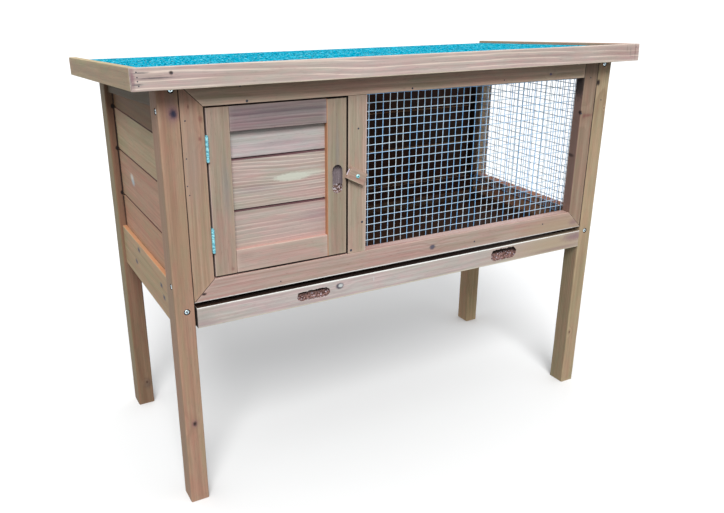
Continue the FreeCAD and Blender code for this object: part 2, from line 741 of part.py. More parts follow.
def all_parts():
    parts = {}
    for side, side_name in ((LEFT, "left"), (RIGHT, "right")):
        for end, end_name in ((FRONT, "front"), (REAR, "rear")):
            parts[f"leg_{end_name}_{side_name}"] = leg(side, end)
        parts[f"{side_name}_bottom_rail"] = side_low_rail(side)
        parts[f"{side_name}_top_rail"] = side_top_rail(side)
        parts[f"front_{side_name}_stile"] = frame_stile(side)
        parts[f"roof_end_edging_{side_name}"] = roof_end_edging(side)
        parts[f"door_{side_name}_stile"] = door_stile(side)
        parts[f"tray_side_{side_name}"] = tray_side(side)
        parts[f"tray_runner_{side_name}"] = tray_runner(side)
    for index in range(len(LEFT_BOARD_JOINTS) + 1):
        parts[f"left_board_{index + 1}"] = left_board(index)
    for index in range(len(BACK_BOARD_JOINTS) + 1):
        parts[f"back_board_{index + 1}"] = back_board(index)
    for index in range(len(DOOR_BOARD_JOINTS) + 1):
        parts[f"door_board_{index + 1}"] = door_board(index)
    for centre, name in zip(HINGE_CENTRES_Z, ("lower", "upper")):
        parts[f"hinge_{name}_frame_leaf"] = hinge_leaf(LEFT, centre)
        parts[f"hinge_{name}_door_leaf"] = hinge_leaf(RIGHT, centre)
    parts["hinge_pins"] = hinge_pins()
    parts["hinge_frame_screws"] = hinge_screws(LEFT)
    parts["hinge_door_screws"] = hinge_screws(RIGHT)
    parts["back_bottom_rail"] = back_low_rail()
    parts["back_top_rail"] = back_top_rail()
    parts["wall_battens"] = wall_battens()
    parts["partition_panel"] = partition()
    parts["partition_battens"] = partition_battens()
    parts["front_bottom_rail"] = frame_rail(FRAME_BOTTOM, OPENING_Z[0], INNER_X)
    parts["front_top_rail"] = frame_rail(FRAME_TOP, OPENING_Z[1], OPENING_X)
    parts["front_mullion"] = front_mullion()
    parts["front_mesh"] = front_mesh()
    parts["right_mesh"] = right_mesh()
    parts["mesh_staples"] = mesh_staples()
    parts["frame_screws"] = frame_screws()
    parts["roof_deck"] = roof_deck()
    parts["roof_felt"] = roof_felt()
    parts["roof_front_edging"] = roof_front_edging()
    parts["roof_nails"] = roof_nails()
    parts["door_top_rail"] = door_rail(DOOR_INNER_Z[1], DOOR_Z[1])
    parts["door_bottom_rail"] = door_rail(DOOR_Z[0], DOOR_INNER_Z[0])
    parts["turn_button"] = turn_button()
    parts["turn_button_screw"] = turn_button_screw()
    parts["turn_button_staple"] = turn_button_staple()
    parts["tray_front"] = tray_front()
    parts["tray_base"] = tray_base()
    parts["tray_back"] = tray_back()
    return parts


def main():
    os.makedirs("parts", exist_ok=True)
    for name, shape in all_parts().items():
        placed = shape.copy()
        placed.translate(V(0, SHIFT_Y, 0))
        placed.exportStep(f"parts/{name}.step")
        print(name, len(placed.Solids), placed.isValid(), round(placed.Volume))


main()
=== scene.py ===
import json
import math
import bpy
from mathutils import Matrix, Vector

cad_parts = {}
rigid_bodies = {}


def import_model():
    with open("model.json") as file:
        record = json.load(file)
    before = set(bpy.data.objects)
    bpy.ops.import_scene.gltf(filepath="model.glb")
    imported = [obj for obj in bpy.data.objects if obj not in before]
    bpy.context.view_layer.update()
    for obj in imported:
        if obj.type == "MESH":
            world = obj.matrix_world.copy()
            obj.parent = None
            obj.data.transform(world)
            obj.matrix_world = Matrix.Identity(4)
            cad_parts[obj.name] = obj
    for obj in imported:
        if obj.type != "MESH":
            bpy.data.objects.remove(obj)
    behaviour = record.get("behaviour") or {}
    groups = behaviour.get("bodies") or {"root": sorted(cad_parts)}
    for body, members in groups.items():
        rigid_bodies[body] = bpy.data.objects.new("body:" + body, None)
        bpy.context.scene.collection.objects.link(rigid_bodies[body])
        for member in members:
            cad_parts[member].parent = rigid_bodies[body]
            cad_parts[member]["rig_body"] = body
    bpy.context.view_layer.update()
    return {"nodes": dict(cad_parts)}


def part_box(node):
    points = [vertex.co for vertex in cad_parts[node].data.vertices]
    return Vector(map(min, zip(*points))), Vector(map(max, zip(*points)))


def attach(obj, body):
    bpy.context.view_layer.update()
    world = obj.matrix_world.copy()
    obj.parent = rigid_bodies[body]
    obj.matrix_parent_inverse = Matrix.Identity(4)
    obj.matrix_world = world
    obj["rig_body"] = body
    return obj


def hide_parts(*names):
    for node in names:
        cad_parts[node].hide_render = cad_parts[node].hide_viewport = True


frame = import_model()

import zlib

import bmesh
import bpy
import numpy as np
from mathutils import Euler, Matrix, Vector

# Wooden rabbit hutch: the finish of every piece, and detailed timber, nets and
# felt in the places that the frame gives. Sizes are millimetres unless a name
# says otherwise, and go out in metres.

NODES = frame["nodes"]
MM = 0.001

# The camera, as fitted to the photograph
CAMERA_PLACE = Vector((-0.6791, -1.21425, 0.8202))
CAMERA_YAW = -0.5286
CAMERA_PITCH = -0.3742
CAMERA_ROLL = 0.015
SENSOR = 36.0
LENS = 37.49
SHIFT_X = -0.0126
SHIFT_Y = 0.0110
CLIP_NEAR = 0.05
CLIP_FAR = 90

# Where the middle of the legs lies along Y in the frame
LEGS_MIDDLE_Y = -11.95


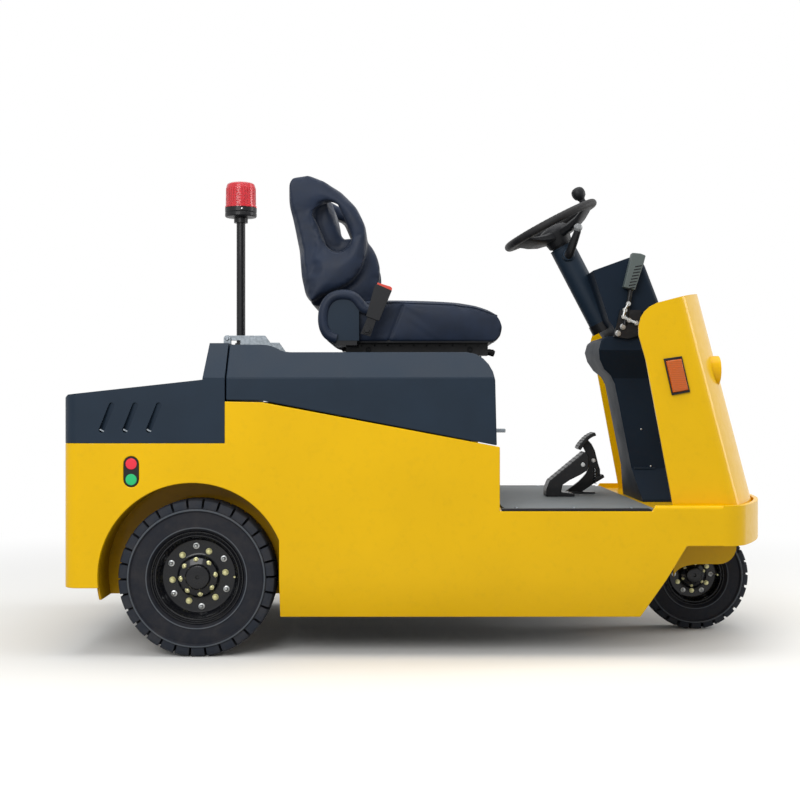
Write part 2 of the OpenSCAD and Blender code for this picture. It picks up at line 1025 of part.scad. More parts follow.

### Exercise details
Looking at the data above, return every line from the one with "placed.translate(V(0, SHIFT_Y, 0))" down to the one with "obj.data.transform(world)", exactly and inclusively.

### Exercise result
        placed.translate(V(0, SHIFT_Y, 0))
        placed.exportStep(f"parts/{name}.step")
        print(name, len(placed.Solids), placed.isValid(), round(placed.Volume))


main()
=== scene.py ===
import json
import math
import bpy
from mathutils import Matrix, Vector

cad_parts = {}
rigid_bodies = {}


def import_model():
    with open("model.json") as file:
        record = json.load(file)
    before = set(bpy.data.objects)
    bpy.ops.import_scene.gltf(filepath="model.glb")
    imported = [obj for obj in bpy.data.objects if obj not in before]
    bpy.context.view_layer.update()
    for obj in imported:
        if obj.type == "MESH":
            world = obj.matrix_world.copy()
            obj.parent = None
            obj.data.transform(world)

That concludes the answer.